L’angle reste anthropocentrique, comme le rappelle McNeill, soulignant qu’il serait aussi envisageable, à l’instar de l’historien britannique Arnold Toynbee publiant « Une histoire de la révolution romaine vue sous l’angle de la flore », de donner un jour la parole au reste du vivant. Mais acte en est pris : nous sommes bien entrés dans une nouvelle ère, celle de l’anthropocène [DAGORN, 2010]. L’humanité a accédé à un nouveau rang, celui d’agent géologique, ce que démontre à l’envi l’ouvrage de McNeill. Pour être en mesure d’appréhender le réchauffement de l’atmosphère, l’extinction de nombreuses espèces vivantes, la raréfaction de ressources vitales et la possible multiplication d’accidents tectoniques ou épidémiques, qui semblent désormais des options sérieuses de notre futur proche, nombre de défis sont inscrits à l’agenda des experts. Pour les historiens, constituer un corpus d’histoire anthropique est désormais une de ces urgences.

McNEILL John R. [2010], Du nouveau sous le Soleil. Une histoire de l’environnement mondial au 20e siècle, Champ Vallon, collection « L’environnement a une histoire », traduction en français de Philippe Beaugrand, Something New under the Sun: An Environmental History of the Twentieth-Century World, W.W. Norton & Co, 2000.

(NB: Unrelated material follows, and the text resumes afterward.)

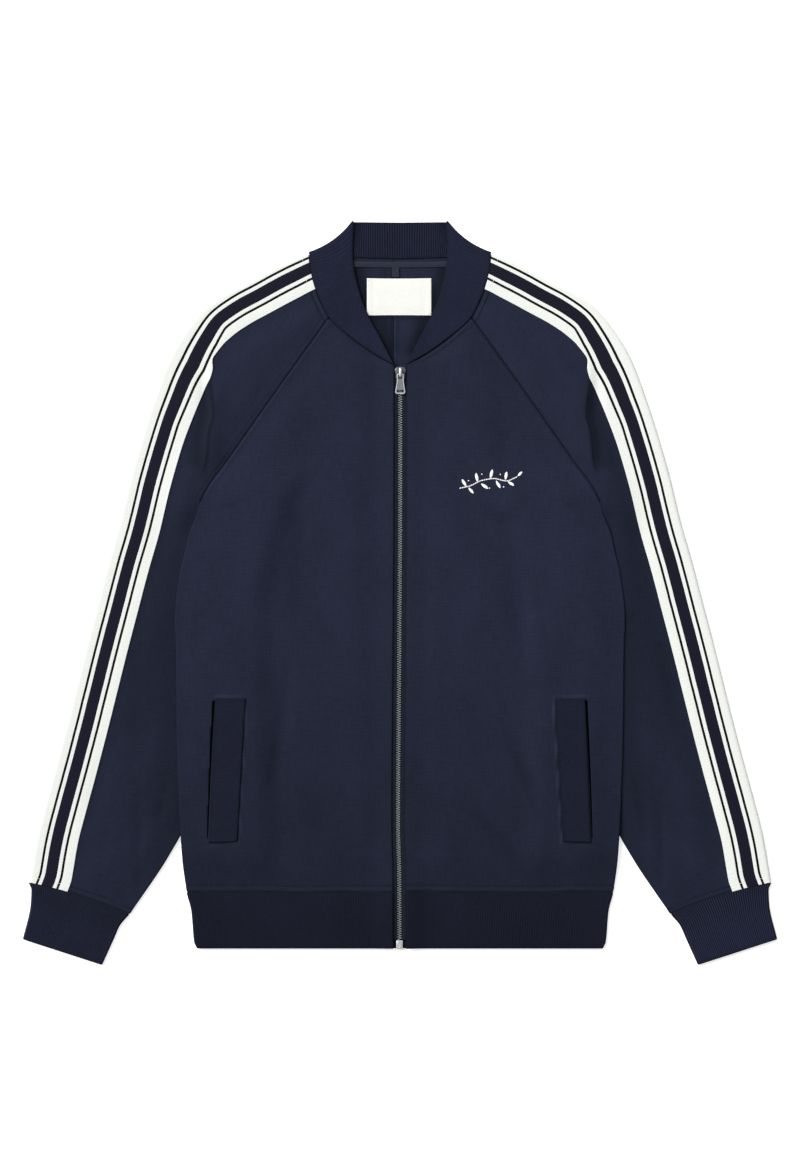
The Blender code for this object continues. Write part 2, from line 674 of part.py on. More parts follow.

BARD Édouard (dir.) [2006], L’Homme face au climat, Collège de France/Odile Jacob.

GRAS Alain [2007], Le Choix du feu. Aux origines de la crise climatique, Fayard.

CHAKRABARTY Dipesh [2010, janvier-février], « Le climat de l’histoire : quatre thèses », RiLi (Revue internationale des livres et des idées), n° 15.

Notons en sus que la Revue d’histoire moderne et contemporaine a récemment consacré deux dossiers à une histoire de l’environnement : n° 56-4, octobre-décembre 2009, « Histoire environnementale » ; n° 57-3, juillet-septembre 2010, « Climat et histoire, 16e-19e siècle ».

DAGORN René-Éric [2010, août-sept.], « L’anthropocène, nouvelle ère planétaire », Sciences Humaines, n° 218.